Copy out each line below exactly as it appears.

:: Stored data ::

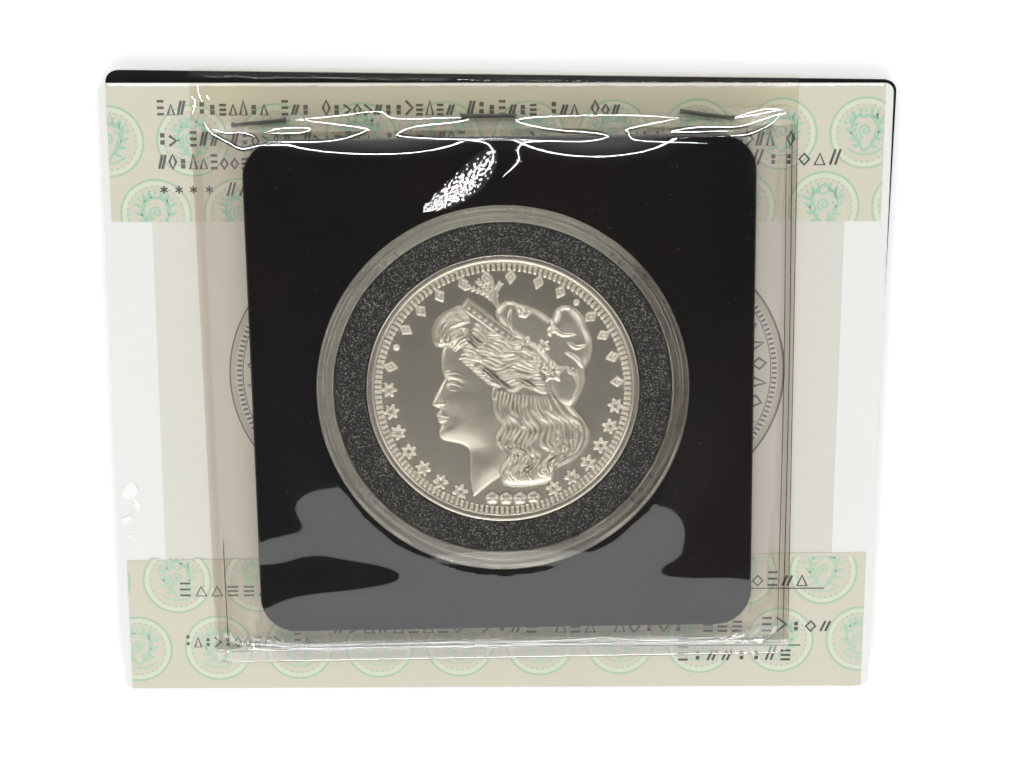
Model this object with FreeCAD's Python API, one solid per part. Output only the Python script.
import FreeCAD, Part
import math
import os

from FreeCAD import Vector

# A coin in a round clear capsule, set in a square black insert, inside the front pocket of a clear
# vinyl flip. The flip is folded over the top edge of a photo certificate and stapled through it.
# Millimetres. The assembly lies on its back: +Z out of the coin's face, +Y to the certificate's top.

# --- certificate card -------------------------------------------------------------------------
PRINT_W, PRINT_H, PRINT_T = 109.2, 88.0, 0.30
PRINT_CORNER_R = 1.3
IMAGE_LEFT, IMAGE_RIGHT, IMAGE_HALF_H = -47.9, 48.5, 36.5
IMAGE_T = 0.05
BOARD_W, BOARD_H, BOARD_T = 108.6, 88.6, 1.20
BOARD_CENTRE = Vector(0.20, 0.75, 0)
BOARD_TURN = -0.7
BOARD_CORNER_R = 1.6
LABEL_T = 0.10
LABEL_HALF_W = 53.5
UPPER_LABEL_BOTTOM = 24.9
LOWER_LABEL_TOP_LEFT, LOWER_LABEL_TOP_RIGHT = -24.4, -23.5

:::

#### Written answer
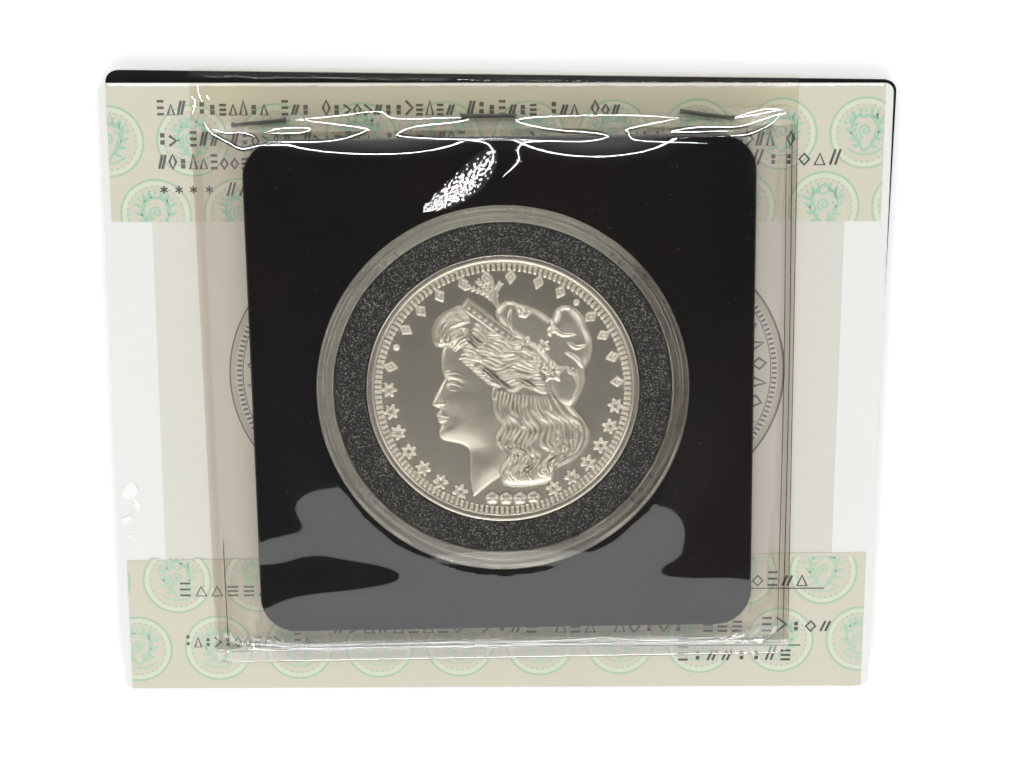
Model this object with FreeCAD's Python API, one solid per part. Output only the Python script.
import FreeCAD, Part
import math
import os

from FreeCAD import Vector

# A coin in a round clear capsule, set in a square black insert, inside the front pocket of a clear
# vinyl flip. The flip is folded over the top edge of a photo certificate and stapled through it.
# Millimetres. The assembly lies on its back: +Z out of the coin's face, +Y to the certificate's top.

# --- certificate card -------------------------------------------------------------------------
PRINT_W, PRINT_H, PRINT_T = 109.2, 88.0, 0.30
PRINT_CORNER_R = 1.3
IMAGE_LEFT, IMAGE_RIGHT, IMAGE_HALF_H = -47.9, 48.5, 36.5
IMAGE_T = 0.05
BOARD_W, BOARD_H, BOARD_T = 108.6, 88.6, 1.20
BOARD_CENTRE = Vector(0.20, 0.75, 0)
BOARD_TURN = -0.7
BOARD_CORNER_R = 1.6
LABEL_T = 0.10
LABEL_HALF_W = 53.5
UPPER_LABEL_BOTTOM = 24.9
LOWER_LABEL_TOP_LEFT, LOWER_LABEL_TOP_RIGHT = -24.4, -23.5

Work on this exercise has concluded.